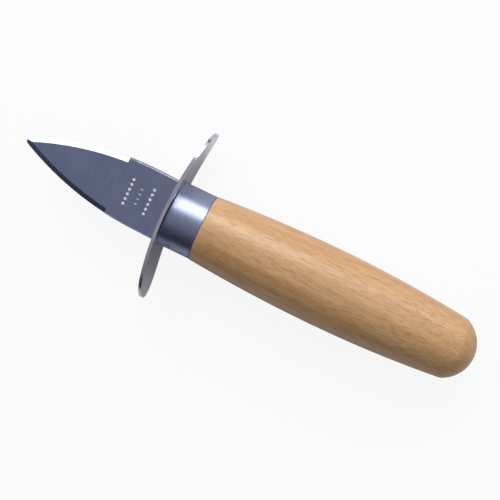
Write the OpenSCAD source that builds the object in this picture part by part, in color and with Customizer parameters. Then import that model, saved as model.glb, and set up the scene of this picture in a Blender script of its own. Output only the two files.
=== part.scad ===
// Oyster knife, lying flat: spear-point blade, bowed guard plate, ferrule and turned handle.
// X runs along the knife, with the point towards -X. Y runs across the blade and Z is up.
// The origin lies under the middle of the knife, on the surface that it rests on.

/* [Blade] */
// Length of the blade in front of the guard
blade_l = 51.2; // [46:0.2:64]
// Width of the blade at the guard
blade_w = 21; // [18:0.5:24]
// Thickness of the blade
blade_t = 2.2; // [1.8:0.1:3]
// Length of the pointed part, where the two edge arcs run
point_l = 43; // [38:1:45]
// Radius of the rounded tip
tip_r = 1.5; // [1:0.1:2.5]
// How far the blade leans off the line of its tang, in degrees
blade_lean = 1.6; // [0:0.1:3]
// Length of the ground bevels, from the tip
bevel_l = 32.8; // [24:0.2:36]
// Width of the ground bevels
bevel_w = 1.7; // [0.8:0.1:2.2]
// Thickness left at the bevelled edge
edge_t = 0.7; // [0.4:0.1:1.2]
// Width of the small chamfer along the rest of the blade
chamfer_w = 0.45; // [0.2:0.05:0.8]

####

### Aim:
Make an exact copy of the material above.

### Result for this exercise:
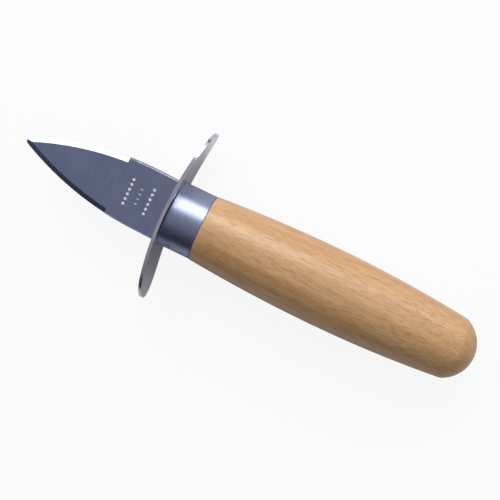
Write the OpenSCAD source that builds the object in this picture part by part, in color and with Customizer parameters. Then import that model, saved as model.glb, and set up the scene of this picture in a Blender script of its own. Output only the two files.
=== part.scad ===
// Oyster knife, lying flat: spear-point blade, bowed guard plate, ferrule and turned handle.
// X runs along the knife, with the point towards -X. Y runs across the blade and Z is up.
// The origin lies under the middle of the knife, on the surface that it rests on.

/* [Blade] */
// Length of the blade in front of the guard
blade_l = 51.2; // [46:0.2:64]
// Width of the blade at the guard
blade_w = 21; // [18:0.5:24]
// Thickness of the blade
blade_t = 2.2; // [1.8:0.1:3]
// Length of the pointed part, where the two edge arcs run
point_l = 43; // [38:1:45]
// Radius of the rounded tip
tip_r = 1.5; // [1:0.1:2.5]
// How far the blade leans off the line of its tang, in degrees
blade_lean = 1.6; // [0:0.1:3]
// Length of the ground bevels, from the tip
bevel_l = 32.8; // [24:0.2:36]
// Width of the ground bevels
bevel_w = 1.7; // [0.8:0.1:2.2]
// Thickness left at the bevelled edge
edge_t = 0.7; // [0.4:0.1:1.2]
// Width of the small chamfer along the rest of the blade
chamfer_w = 0.45; // [0.2:0.05:0.8]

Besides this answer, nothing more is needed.